Blockchains and legacy data sources
As an interoperability protocol, Topos bridges data layers, called subnets. The protocol makes near-zero assumption as to the internal structure of subnets: natively built for blockchains made with Subnet DevKits, the ecosystem is designed to seamlessly integrate any type of new and existing blockchains and, to a greater extent, all data systems.
Unified Certification Interface (UCI)
The abstraction over the data layer is made possible by means of a common interface, a shared language spoken by all subnets to interact with each other. The Unified Certification Interface lays the foundation for subnet authentication and state transitions validity, and is at the core of Topos.
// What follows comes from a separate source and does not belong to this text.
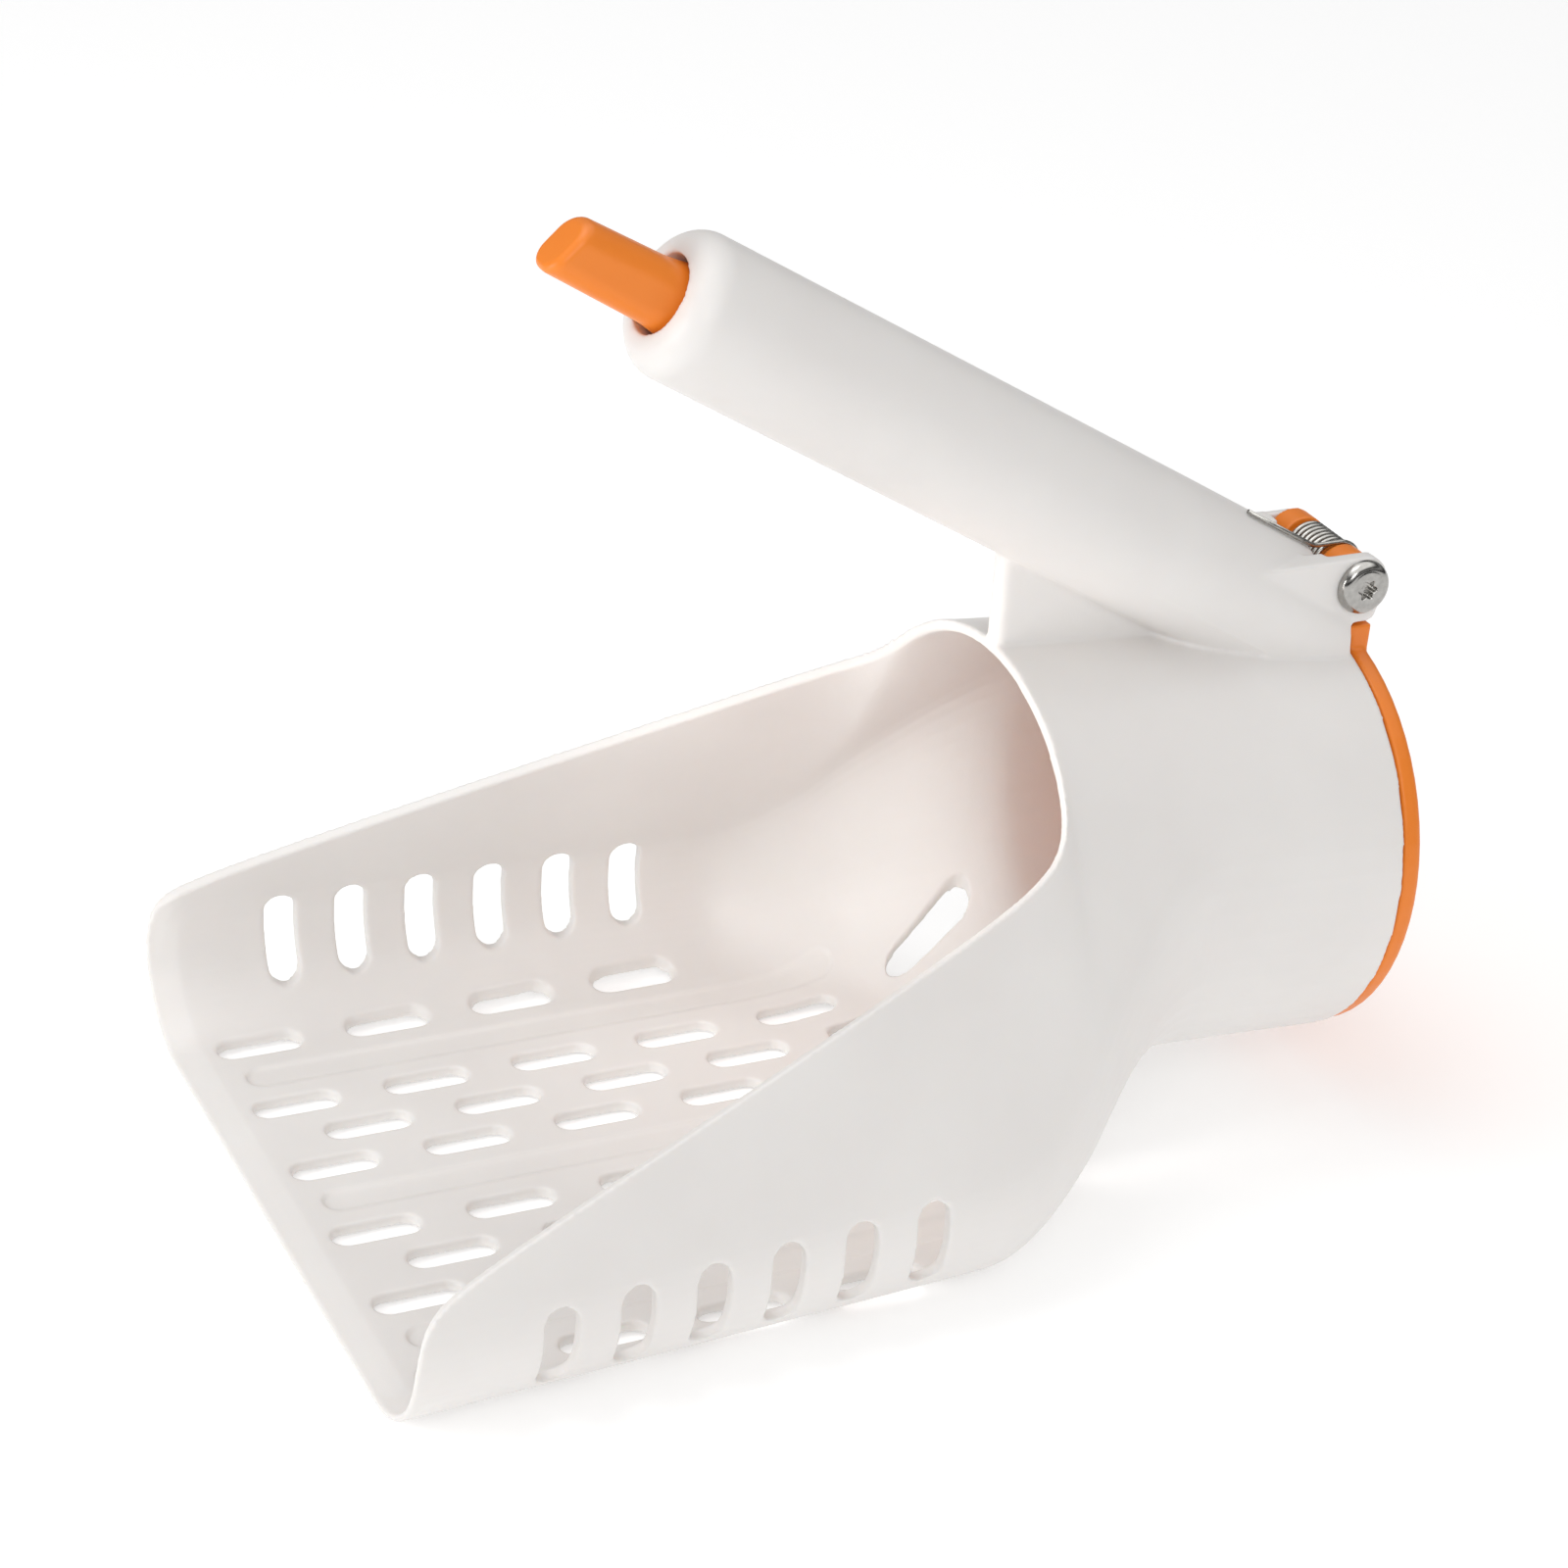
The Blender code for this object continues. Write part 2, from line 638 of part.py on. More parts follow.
def cam_face():
    """Involute of the base circle, so the nose drives the flap at a constant ratio."""
    points = []
    reach = -(BUTTON_TRAVEL + CAM_END_REACH)
    steps = 10
    for i in range(steps + 1):
        angle = -0.05 + (FLAP_OPEN + 0.06) * i / steps
        push = reach + CAM_BASE * angle
        contact = AXIS * push - RISE * CAM_BASE
        points.append(turn_open(contact.x, contact.z, -angle))
    return points


def cam_outline():
    """Side view of the cam finger, from its nose face back to the arm plate."""
    face = cam_face()
    angle = atan2(face[-1][1], face[-1][0])
    inner = (CAM_INNER * cos(angle), CAM_INNER * sin(angle))
    start = atan2(face[0][1], face[0][0]) % (2 * pi)
    outer = hypot(*face[0])
    outline = []
    for i in range(9):
        a = start + (radians(282.0) - start) * i / 8
        radius = outer + (CAM_OUTER - outer) * min(1.0, i / 3)
        outline.append((radius * cos(a), radius * sin(a)))
    outline.append((2.4, -CAM_INNER))
    first = angle % (2 * pi)
    for i in range(7):
        a = radians(272.0) + (first - radians(272.0)) * i / 6
        outline.append((CAM_INNER * cos(a), CAM_INNER * sin(a)))
    outline[-1] = inner
    outline += face[::-1][:-1]
    return [(PIN.x + x, PIN.z + z) for x, z in outline]


def make_flap(material):
    matrix = rear_matrix()
    edge = [(FLAP_THICKNESS - FLAP_ROUND * (1 - cos(a)), FLAP_RADIUS - FLAP_ROUND * (1 - sin(a)))
            for a in (radians(90.0 - 90.0 * i / 4) for i in range(5))]
    rings = [(GAP, FLAP_RADIUS - 0.4)] + [(GAP + 0.4, FLAP_RADIUS)]
    flap = turned(rings + [(GAP + x, r) for x, r in edge], matrix, 64)
    union(flap, make_arm())
    for span in (NEAR_KNUCKLE, FAR_KNUCKLE):
        union(flap, pin_cylinder(KNUCKLE_RADIUS, span))
        union(flap, prism(web_outline(), *span))
    union(flap, pin_cylinder(BARREL_RADIUS, (NEAR_KNUCKLE[1] - 1.0, FAR_KNUCKLE[0] + 1.0)))
    union(flap, prism(cam_outline(), -CAM_HALF, CAM_HALF))
    cut(flap, pin_cylinder(PIN_HOLE_RADIUS, (-20.0, 20.0), 24))
    return finish(flap, "rear_flap", material, PIN)


def plate_x(z, depth):
    """X of the flap plate at height z, a depth behind the rear rim's plane."""
    return REAR_X + tan(REAR_TILT) * (z - REAR_AXIS_Z) + depth / cos(REAR_TILT)


def make_arm():
    """Plate that rises from the disc to the hinge."""
    top = PIN.z + ARM_TOP
    step = REAR_AXIS_Z + FLAP_RADIUS + GAP
    rear = FLAP_THICKNESS + GAP
    outline = [(plate_x(ARM_BASE_Z, GAP), ARM_BASE_Z), (plate_x(ARM_BASE_Z, rear), ARM_BASE_Z),
               (plate_x(top, rear), top), (ARM_FRONT_X, top), (ARM_FRONT_X, step + 0.5),
               (plate_x(step, GAP), step)]
    return prism(outline, -ARM_HALF, ARM_HALF)


def web_outline():
    """Side view of the web that joins a knuckle to the arm plate."""
    low = PIN.z + ARM_TOP - 2.0
    front = ARM_FRONT_X
    rear = plate_x(low, FLAP_THICKNESS + GAP)
    return [(front, low), (rear, low), (PIN.x + KNUCKLE_RADIUS * 0.92, PIN.z - KNUCKLE_RADIUS * 0.38),
            (PIN.x, PIN.z), (front, PIN.z - 3.2)]


# --- plunger --------------------------------------------------------------------------

def rounded_ring(along, half_y, half_h, corner, slant=0.0, steps=5):
    """Ring of a rounded rectangle across the handle's axis, leaning back by slant."""
    ring = []
    for quadrant in range(4):
        for i in range(steps + 1):
            a = radians(90.0 * quadrant + 90.0 * i / steps)
            side = (half_y - corner) * (1 if quadrant in (0, 3) else -1) + corner * cos(a)
            rise = (half_h - corner) * (1 if quadrant in (0, 1) else -1) + corner * sin(a)
            ring.append(handle_point(along + slant * rise, side, rise))
    return ring


def make_button(material):
    """Flattened button that flares into a round base guided by the handle's bore."""
    rings = []
    for i in range(5):
        a = radians(90.0 * i / 4)
        shrink = BUTTON_EDGE * (1 - sin(a))
        rings.append(rounded_ring(BUTTON_TIP + BUTTON_EDGE * (1 - cos(a)), BUTTON_TIP_HALF[0] - shrink,
                                  BUTTON_TIP_HALF[1] - shrink, BUTTON_CORNER - shrink, BUTTON_SLANT))
    count = 6
    for i in range(count + 1):
        t = i / count
        along = BUTTON_FLARE_START + (BUTTON_FLARE_END - BUTTON_FLARE_START) * t
        grow = 1 - cos(t * pi / 2)
        half_y = BUTTON_ROOT_HALF[0] + (BUTTON_BASE_RADIUS - BUTTON_ROOT_HALF[0]) * grow
        half_h = BUTTON_ROOT_HALF[1] + (BUTTON_BASE_RADIUS - BUTTON_ROOT_HALF[1]) * grow
        corner = BUTTON_CORNER + (BUTTON_BASE_RADIUS - 0.05 - BUTTON_CORNER) * grow
        rings.append(rounded_ring(along, half_y, half_h, corner))
    rings.append(rounded_ring(BUTTON_BASE, BUTTON_BASE_RADIUS, BUTTON_BASE_RADIUS,
                              BUTTON_BASE_RADIUS - 0.05))
    button = build_object("button", *loft(rings))
    socket = turned([(ROD_START - GAP, ROD_RADIUS + GAP), (BUTTON_BASE + 5.0, ROD_RADIUS + GAP)],
                    handle_matrix(), 24)
    cut(button, socket)
    return finish(button, "thumb_button", material, HANDLE_FRONT)


def make_rod(material):
    rod = turned([(ROD_START, ROD_RADIUS), (ROD_END, ROD_RADIUS)], handle_matrix(), 24)
    return finish(rod, "push_rod", material, HANDLE_FRONT)


def make_pusher(material):
    """End piece of the rod; its nose meets the flap's cam finger."""
    nose_low, nose_high = PUSHER_NOSE
    pin_along = (PIN - HANDLE_FRONT).dot(AXIS)
    contact = pin_along - BUTTON_TRAVEL - CAM_END_REACH - GAP
    side = [(PUSHER_START, CAVITY_LOW + 0.5), (131.0, CAVITY_LOW + 0.5), (134.5, nose_low),
            (contact, nose_low), (contact, nose_high), (129.0, nose_high), (PUSHER_START, 4.2)]
    outline = []
    for along, rise in side:
        point = handle_point(along, 0.0, rise)
        outline.append((point.x, point.z))
    pusher = prism(outline, -PUSHER_HALF, PUSHER_HALF)
    socket = turned([(PUSHER_START - 5.0, ROD_RADIUS + GAP), (ROD_END + GAP, ROD_RADIUS + GAP)],
                    handle_matrix(), 24)
    cut(pusher, socket)
    return finish(pusher, "pusher", material, HANDLE_FRONT)


# --- hinge hardware ---------------------------------------------------------------------

def make_screw(material):
    """Button-head screw with a hexagon socket, seated on the near ear."""
    seat = NEAR_EAR[0] - 0.02
    face = seat - HEAD_HEIGHT
    profile = [(face, HEAD_FACE_RADIUS)]
    for i in range(5):
        a = radians(90.0 * i / 4)
        profile.append((face + HEAD_HEIGHT * 0.75 * (1 - cos(a)) + 0.08,
                        HEAD_FACE_RADIUS + (HEAD_RADIUS - HEAD_FACE_RADIUS) * sin(a)))
    profile += [(seat, HEAD_RADIUS), (seat, SCREW_SHANK_RADIUS), (SCREW_SHANK_END, SCREW_SHANK_RADIUS)]
    screw = turned(profile, pin_matrix(), 40)
    cut(screw, turned([(face - 2.0, SOCKET_RADIUS), (face + SOCKET_DEPTH, SOCKET_RADIUS)],
                      pin_matrix(), 6))
    return finish(screw, "hinge_screw", material)


def make_sleeve(material):
    """Sleeve nut: the flap turns on its barrel, and its flange seats in the far ear."""
    radius, thickness = SLEEVE_FLANGE
    end = FAR_EAR[1]
    profile = [(NEAR_EAR[0] + 0.5, SLEEVE_RADIUS), (end - thickness, SLEEVE_RADIUS),
               (end - thickness, radius), (end, radius)]
    sleeve = turned(profile, pin_matrix(), 32)
    cut(sleeve, turned([(NEAR_EAR[0] - 1.0, SLEEVE_BORE), (SCREW_SHANK_END + 1.0, SLEEVE_BORE)],
                       pin_matrix(), 24))
    return finish(sleeve, "hinge_sleeve_nut", material)


def spring_path():
    """Centre line of the torsion spring: top leg, coils, then a leg down the arm."""
    path = []
    near, far = SPRING_SPAN
    top = PIN.z + SPRING_RADIUS
    lift = PIN.z + SPRING_RADIUS + 0.5
    height = sqrt(HANDLE_RADIUS ** 2 - near ** 2) + SPRING_WIRE + 0.2
    front = handle_point(0.0, 0.0, height)
    bend_x = front.x + (front.z - lift) / tan(HANDLE_PITCH)
    start = Vector((bend_x - SPRING_LEG * AXIS.x, near, lift + SPRING_LEG * sin(HANDLE_PITCH)))
    path.append(start)
    path.append(Vector((bend_x, near, lift)))
    path.append(Vector((PIN.x - 4.0, near, lift)))
    steps = 12
    total = int(SPRING_TURNS * steps) + steps * 3 // 4
    for i in range(total + 1):
        a = pi / 2 - 2 * pi * i / steps
        radius = SPRING_RADIUS + (lift - top) * max(0.0, 1 - i / steps)
        y = near + (far - near) * i / total
        path.append(Vector((PIN.x + radius * cos(a), y, PIN.z + radius * sin(a))))
    return path


def tube(path, radius, sides=6):
    """Round wire along a path of points."""
    rings = []
    side = Vector((0.0, 1.0, 0.0))
    for i, point in enumerate(path):
        ahead = path[min(i + 1, len(path) - 1)]
        behind = path[max(i - 1, 0)]
        along = (ahead - behind).normalized()
        across = (side - along * side.dot(along)).normalized()
        up = along.cross(across)
        ring = []
        for j in range(sides):
            a = 2 * pi * j / sides
            ring.append(point + across * radius * cos(a) + up * radius * sin(a))
        rings.append(ring)
    return build_object("tube", *loft(rings))


def make_spring(material):
    return finish(tube(spring_path(), SPRING_WIRE), "torsion_spring", material)


def main():
    clear_scene()
    make_body(make_material("scoop_body", *WHITE_PLASTIC))
    make_button(make_material("thumb_button", *ORANGE_PLASTIC))
    make_rod(make_material("push_rod", *ORANGE_PLASTIC))
    make_pusher(make_material("pusher", *ORANGE_PLASTIC))
    make_flap(make_material("rear_flap", *ORANGE_PLASTIC))
    make_spring(make_material("torsion_spring", *SPRING_STEEL))
    make_screw(make_material("hinge_screw", *POLISHED_STEEL))
    make_sleeve(make_material("hinge_sleeve_nut", *POLISHED_STEEL))


main()
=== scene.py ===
"""The sifting scoop's looks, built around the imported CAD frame.

Shapes are computed in millimetres with X measured from the lip, as in the CAD, and
build_object moves them into the shared frame in metres.
"""
import json
from math import acos, atan2, cos, exp, hypot, pi, radians, sin, sqrt, tan

import bmesh
import bpy
from mathutils import Matrix, Vector


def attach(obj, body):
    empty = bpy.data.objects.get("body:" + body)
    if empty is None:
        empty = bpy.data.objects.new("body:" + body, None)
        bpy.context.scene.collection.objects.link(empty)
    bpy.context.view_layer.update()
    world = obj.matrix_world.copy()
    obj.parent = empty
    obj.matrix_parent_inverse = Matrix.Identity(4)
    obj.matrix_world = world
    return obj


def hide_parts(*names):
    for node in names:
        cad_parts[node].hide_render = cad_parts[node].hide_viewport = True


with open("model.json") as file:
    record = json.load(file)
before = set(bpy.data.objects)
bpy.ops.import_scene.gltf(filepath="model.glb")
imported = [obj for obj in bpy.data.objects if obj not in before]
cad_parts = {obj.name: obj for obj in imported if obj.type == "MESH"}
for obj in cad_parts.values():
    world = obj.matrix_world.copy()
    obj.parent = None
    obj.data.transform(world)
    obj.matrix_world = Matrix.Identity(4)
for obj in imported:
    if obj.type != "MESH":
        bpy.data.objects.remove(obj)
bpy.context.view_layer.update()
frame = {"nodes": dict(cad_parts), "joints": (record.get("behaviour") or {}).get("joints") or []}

MM = 0.001
PIN = Vector((200.3, 0.0, 100.0))
HINGE = next(joint for joint in frame["joints"] if joint["type"] == "hinge")
ORIGIN = PIN - Vector(HINGE["pos_m"]) / MM     # the lip's place in the shared frame

# --- tray and neck, as in the CAD --------------------------------------------------
WALL = 2.2
LIP_THICKNESS = 1.2
LIP_BEVEL_END = 6.0
FLOOR_HALF = 54.0
FLOOR_TAPER = 0.06
CORNER_RADIUS = 19.5
RIM_START = 28.0
RIM_SLOPE = 0.3286
RIM_BLEND = 5.9
ARCH_X = 132.6
ARCH_BLEND = 6.9
NECK_X = 131.0
NECK_RADIUS = 39.95
NARROWING = 3.5
NARROWING_LENGTH = 11.0
SWELL = 4.65
SWELL_LENGTH = 5.0
ROOF_FLARE = 0.079
ROOF_TOP_Z = 93.1
SHOULDER_START = 107.5
SHOULDER_END = 162.0
ROUNDNESS = 0.985
REAR_X = 198.5
REAR_AXIS_Z = 48.8
REAR_TILT = radians(2.54)

SLOT_LENGTH = 16.0
SLOT_WIDTH = 5.6
SLOT_PITCH = 25.0
SLOT_FIRST_X = 16.0
ROW_PITCH = 10.7
ROWS = ((1, 0.0, 5), (2, 10.0, 5), (3, 0.0, 5), (5, 0.0, 4))   # row, shift, slots
RAMP_SLOT_X = 143.0
RAMP_ROW = 3
SIDE_SLOT_FIRST_X = 25.2
SIDE_SLOT_PITCH = 13.65
SIDE_SLOT_COUNT = 6
SIDE_SLOT_BOTTOM = 6.2
SIDE_SLOT_HEIGHT = 16.8
SIDE_SLOT_WIDTH = 6.0
SIDE_SLOT_RISE = 0.03
GROOVE_ROWS = (0, 4)
GROOVE_START = 10.0
GROOVE_LENGTH = 118.0
GROOVE_WIDTH = 7.0
GROOVE_DEPTH = 0.6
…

Transmission Control Engine (TCE)
The Transmission Control Engine sets the groundwork for Topos cross-subnet communication. Moving away from common consensus-based solutions, the engine employs an asynchronous reliable broadcast primitive to reach agreement on data exchanged between subnets, and is supported by a network of dedicated nodes that can unlimitedly scale.
How does the TCE work?
With quadratic message complexity, traditional BFT algorithms are limited by significantly higher settlement latency as the number of system participants increases, hence validating groups cannot exceed a few hundred participants. Topos's leaderless reliable broadcast primitive has a logarithmic per-node message complexity, and thus allows the TCE network to scale unlimitedly.
Certificates—data structures defined in UCI to support cross-subnet communication—do not commute for a given sending subnet, i.e., they are totally ordered. On the other hand, those of different subnets do commute providing that dependencies are correctly observed. Causal ordering of certificates is what allows Topos to rely on a causal reliable broadcast primitive in place of stronger primitives such as consensus.
Topos's reliable broadcast primitive is fully asynchronous as there is no upper bound on the delivery time of certificates and no synchronized clocks. Its correctness does not depend on any timing assumptions, unlike synchronous systems which are vulnerable to adversaries delaying messages to slow down honest participants. This leads to a considerably more robust protocol.